LLVM alignment of nested structs/arrays

I want to get the exact byte representation of nested struct/array datatypes. For example the following C struct:

typedef struct zTy {
    int x;
    char c[2];
    struct  { char d; } v;
} z;

It gets converted to the following LLVM IR:

%struct.zTy = type { i32, [2 x i8], %struct.anon }
%struct.anon = type { i8 }

%a = alloca %struct.zTy, align 4

From the alloca instruction it is possible to see the alignment (4 byte). But I don't know where this alignment is inserted or how alignment for nested structs is calculated.
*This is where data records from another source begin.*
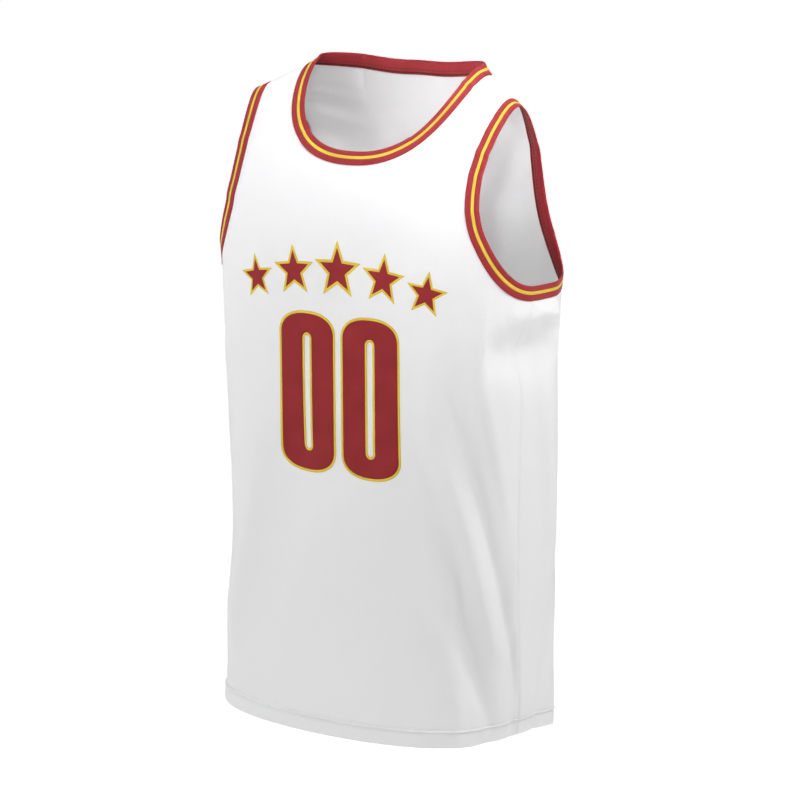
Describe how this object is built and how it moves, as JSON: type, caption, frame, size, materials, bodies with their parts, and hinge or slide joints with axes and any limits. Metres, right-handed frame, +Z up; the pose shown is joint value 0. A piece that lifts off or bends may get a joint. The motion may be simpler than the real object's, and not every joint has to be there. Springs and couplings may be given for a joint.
{
  "type": "basketball jersey",
  "caption": "Sleeveless basketball jersey in white knit with crimson striped bands round the neck and armholes, held in its worn shape with nobody in it.",
  "frame": {"origin": "midway between the two neck points, at the height where the wearer's shoulders carry the jersey", "axes": "+X towards the wearer's left, the front faces -Y, +Z up"},
  "size_m": [0.4392, 0.221, 0.7742],
  "materials": {
    "white_knit": "smooth polyester mesh knit, faint sheen",
    "crimson_band": "flat knit band with a gold centre stripe"
  },
  "bodies": {
    "root": {"front_panel": "white_knit", "back_panel": "white_knit", "neck_band": "crimson_band", "armhole_band_left": "crimson_band", "armhole_band_right": "crimson_band"}
  },
  "joints": []
}
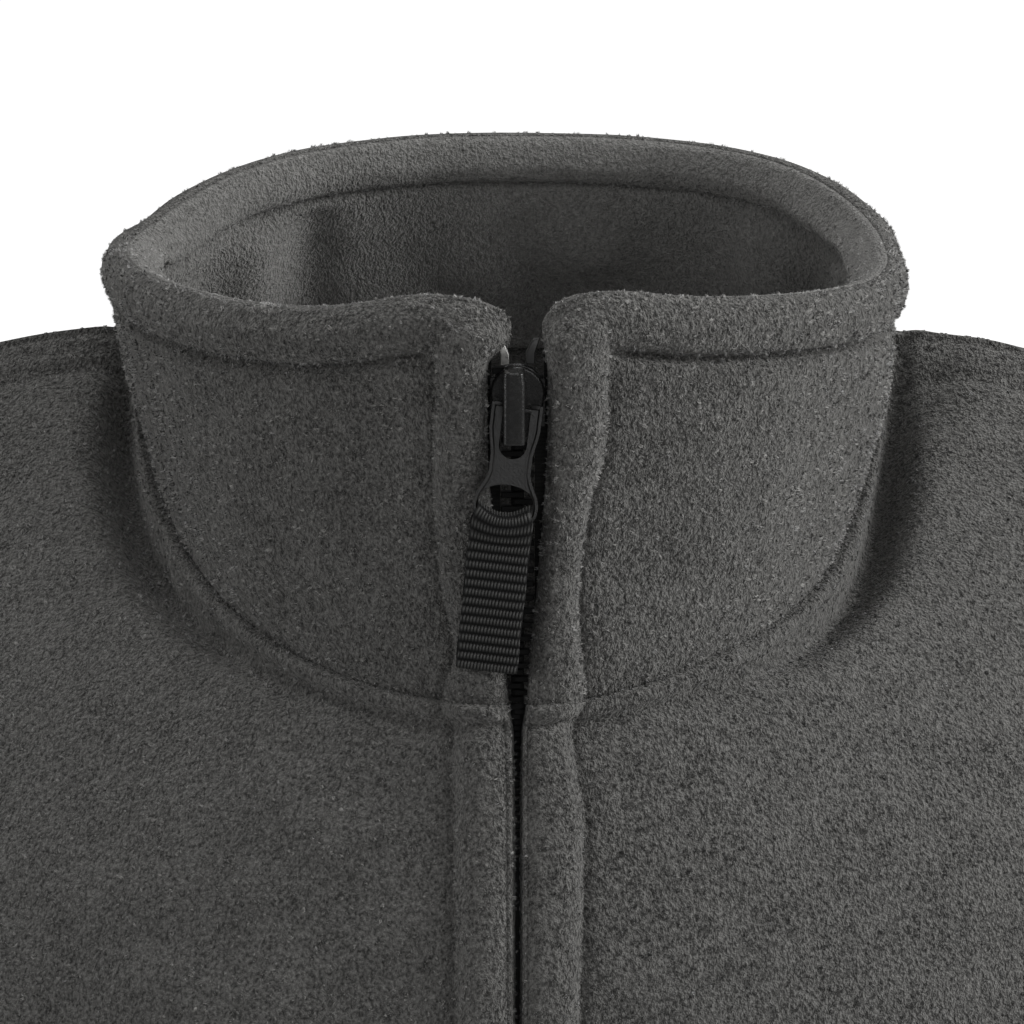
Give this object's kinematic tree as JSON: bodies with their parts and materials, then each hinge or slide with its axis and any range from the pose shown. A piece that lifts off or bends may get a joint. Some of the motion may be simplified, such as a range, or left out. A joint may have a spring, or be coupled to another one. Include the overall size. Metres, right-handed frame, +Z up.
{
  "type": "fleece vest",
  "caption": "Hollow sleeveless fleece vest with a stand-up collar, a full front zip and a webbing zip pull, held open as if worn.",
  "frame": {"origin": "middle of the neck ring, level with the neck ends of the shoulder seams, where a wearer's shoulders carry the vest", "axes": "+Z up, front of the vest faces -Y, +X towards the wearer's left side"},
  "size_m": [0.4346, 0.2702, 0.7036],
  "materials": {
    "fleece": "brushed charcoal-grey polyester fleece with a short mottled nap",
    "tape": "black woven zip tape",
    "zip_teeth": "black moulded plastic",
    "slider_metal": "black enamelled die-cast metal, satin",
    "stop_metal": "darkened metal clip",
    "webbing": "black ribbed webbing"
  },
  "bodies": {
    "vest": {"front_left": "fleece", "front_right": "fleece", "back": "fleece", "collar": "fleece", "collar_facing": "fleece", "zip_tape_left": "tape", "zip_tape_right": "tape", "zip_chain": "zip_teeth", "zip_slider": "slider_metal", "top_stop_left": "stop_metal", "top_stop_right": "stop_metal", "zip_box": "zip_teeth"},
    "zip_pull": {"zip_pull": "slider_metal", "pull_webbing": "webbing"}
  },
  "joints": [
    {"name": "pull_swing", "type": "hinge", "parent": "vest", "child": "zip_pull", "pos_m": [-0.0001, -0.07703, 0.01572], "axis": [-1, 0, 0], "range_deg": [0, 150]}
  ]
}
I get the total size of the struct for my target triple using getTypeAllocSize():

AllocaInst* AI;
Module &M;
Type* T = AI->getAllocatedType();
int size = M.getDataLayout()->getTypeAllocSize(T) // 8 Byte

Is there a way to determine the exact layout for arbitrary nested datatypes for my target architecture from a LLVM pass?

Solution

This is ABI specific, so it depends on the target. Clang will compute it in general for C/C++ as the max of the alignment of the individual members. Here the integer is the largest field, and has a default alignment constraint of 4, which is what you get.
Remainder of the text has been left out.